Kuciak and his colleagues started their investigation by looking into the hiring of Maria Troskova, then 27, by Slovakia’s Prime Minister Robert Fico as an assistant. Fico hired the former Miss Universe contestant and model (dubbed “the sexy assistant” by Slovak media) despite her relative lack of political experience. His press department had refused to release her job description, to clarify her position in government, or to say whether she got a security clearance.

But while looking into this story, the reporting team uncovered an even bigger one. As it turns out, Troskova used to be a business partner of Antonino Vadala, 42, an Italian man who now lives in Slovakia and owns a network of agricultural companies in the east of the country.

In her mid-20s, Troskova joined with Vadala to co-found and co-own a Slovak company called GIA Management, which is registered as taking part in a wide spectrum of businesses, including real estate, construction, packaging, and photography. She left the company after just under a year.

An Assistant to Powerful Men

Troskova got her start in the business world as an assistant to Pavol Rusko, a former politician and once the co-owner of the television station TV Markiza. Rusko got into trouble recently when he was detained for allegedly hiring an assassin to kill his business partner in the late 1990s.

Troskova was at GIA Management when she met Viliam Jasan, a former member of the Slovak parliament with the ruling Smer-SD party who currently chairs the Crisis Management and State Security Department. Jasan hired Troskova as his deputy assistant.

That’s when she was introduced to – and was hired by – party leader and prime minister Robert Fico.

But Vadala turned out to be more than just an enterprising immigrant.

Mother Calabria

In March 2017, the Antimafia prosecutors’ office in Italy’s Calabria region, along with the anti-drug unit of the Fiscal Guard of Catanzaro, filed several arrest warrants after a lengthy investigation.

Codenamed “Gerry” (after a nickname one of the drug brokers used in text messages), the police were looking at cocaine trafficked by a cartel of five ‘Ndrangheta families from Latin America to Italy.

In the investigation, which is still ongoing, Antonino Vadala was named as a potential new cocaine broker for the cartel, to replace others who had been caught in a drug bust.

But his ties to the group, reporters discovered, go back further than that.

It started in a picturesque place on the very toe of Italy’s boot: Antonino Vadala’s hometown, Bova Marina. This is where he spent the early part of his life, before later emigrating to Slovakia along with other members of his family.

But the town is not known only for its beauty. It is the home of the Vadala clan, a notorious ‘Ndrangheta family who, according to court records, have been responsible for at least 25 murders while controlling the cocaine trade and enjoying direct ties to a Colombian drug cartel.

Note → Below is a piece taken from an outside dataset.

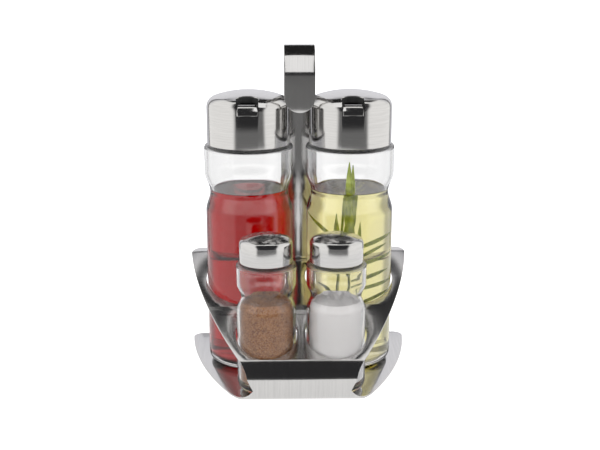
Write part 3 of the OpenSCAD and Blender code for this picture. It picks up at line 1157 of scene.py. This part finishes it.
@dataclass
class PourerCap(DomedCap):
    """A bottle's cap, with its pouring window and ramp.

    Attributes:
        window: Width of the window.
        sill_z: Height of its sill.
        reach: From the axis forward to the middle of the arc that closes the window.
        arch: Radius of that arc.
        ramp_width: Width of the ramp between its bent side strips.
        ramp_side: Width of a side strip, and how far back it is bent.
        ramp_radius: Radius of the ramp's curve.
        cut_height: How far the window is cut upwards from its sill.
    """

    window: float = 14.8
    sill_z: float = 179.0
    reach: float = 16.6
    arch: float = 14.0
    ramp_width: float = 9.6
    ramp_side: Point2 = (2.0, 0.35)
    ramp_radius: float = 7.0
    cut_height: float = 40.0

    def _window_cutter(self) -> bmesh.types.BMesh:
        """A tall prism with the window's outline, which an arc closes at the back."""
        half = self.window / 2
        centre_y = -self.reach - self.arch
        lean = math.degrees(math.asin(half / self.arch))
        back = arc((0.0, centre_y), self.arch, 90 - lean, 90 + lean, 14)
        points = [(half, -2 * self.radius), *back, (-half, -2 * self.radius)]
        bm = bmesh.new()
        base = [Vector((self.axis.x / MM + x, self.axis.y / MM + y, self.sill_z)) * MM for x, y in points]
        edges = chain(bm, base, closed=True)
        bmesh.ops.contextual_create(bm, geom=edges)
        made = bmesh.ops.extrude_face_region(bm, geom=bm.faces[:])
        verts = [v for v in made["geom"] if isinstance(v, bmesh.types.BMVert)]
        bmesh.ops.translate(bm, verts=verts, vec=(0, 0, self.cut_height * MM))
        return bm

    def _ramp(self) -> bpy.types.Object:
        """The strip that curves up and back from the sill."""
        foot_y = self.axis.y / MM - self.radius + 0.2
        profile = arc((foot_y + self.ramp_radius, self.sill_z), self.ramp_radius, 180, 84, 18)
        half = self.ramp_width / 2
        side, back = self.ramp_side
        bm = bmesh.new()
        start = self.axis.x / MM - half - side
        edges = chain(bm, [Vector((start, y + back, z)) * MM for y, z in profile])
        for step in ((side, -back, 0), (2 * half, 0, 0), (side, back, 0)):
            edges = sweep(bm, edges, step)
        face_low(bm, (0, -1, 0))
        return with_modifiers(finish_mesh(self.node + "_ramp", bm), solid_shell(self.wall * MM, 0.12 * MM))

    def build(self) -> None:
        """Builds the shell with its window, and the ramp."""
        shell = cut_with(self.shell(), self._window_cutter(), 0.14 * MM, CAP_SHARP)
        dress(shell, self.steel(), self.body, self.node)
        dress(self._ramp(), self.steel(), self.body)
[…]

The clan is run by a boss named Domenico Vadala, with whom Antonino Vadala is not known to have any close family relationship.

But it was here, sixteen years ago, where Italian police would first link him with the ‘Ndrangheta for helping to hide a fugitive from another clan, the Libri-Zindato, who was on the run from the law. (Though often viewed as a single organized crime group, the ‘Ndrangheta are in fact a network of clans spread throughout the south of the country.)

In 2001, police wiretaps between Antonino Vadala and a Libri-Zindato boss named Francesco Zindato caught the two men discussing the logistical arrangements for hiding the fugitive drug trafficker – later found out to be a killer – in Vadala’s home in Bova Marina.

A warrant was issued for Vadala’s arrest, along with 12 other men who were charged with crimes ranging from drug trafficking, robbery, and extortion to illegal possession of weapons.

Some of the men were arrested, convicted of their crimes, and sentenced to prison terms. But, having already moved to Slovakia, Vadala escaped arrest, and the charges against him were later dropped.

 

A Famous Murder

The fugitive Vadala helped hide was a drug trafficker named Domenico “Mico” Ventura. He was due to be detained as part of a police investigation into the ‘Ndrangheta when he escaped and went into hiding in Bova Marina.

Ventura was made famous years later by a video that was leaked to the Carabinieri military police in 2012. It showed him shooting another member of the clan in cold blood in a countryside home. His weapon of choice – a type of sawed-off shotgun called a lupara – is typically associated with mafia murders. He was sentenced to life in prison.

In other police wiretaps taken as part of the same investigation, Vadala was recorded being asked by Zindato to go to Rome along with two of the boss’s most trusted men to “punish” (physically) an unknown man who had “damaged the clan.”

“It’s clear that those who took part in the punishment trip ordered by the boss had to be strongly affiliated with the interests and activities of the clan,” wrote the judge. The records don’t show whether he actually made the trip.

Reporters were still collecting additional information about Vadala – as well as about Troskova’s role, if any, as the link between him and the Prime Minister’s office – when Jan Kuciak was murdered.

Vadala’s lawyer had no comment for this story when contacted by reporters in November.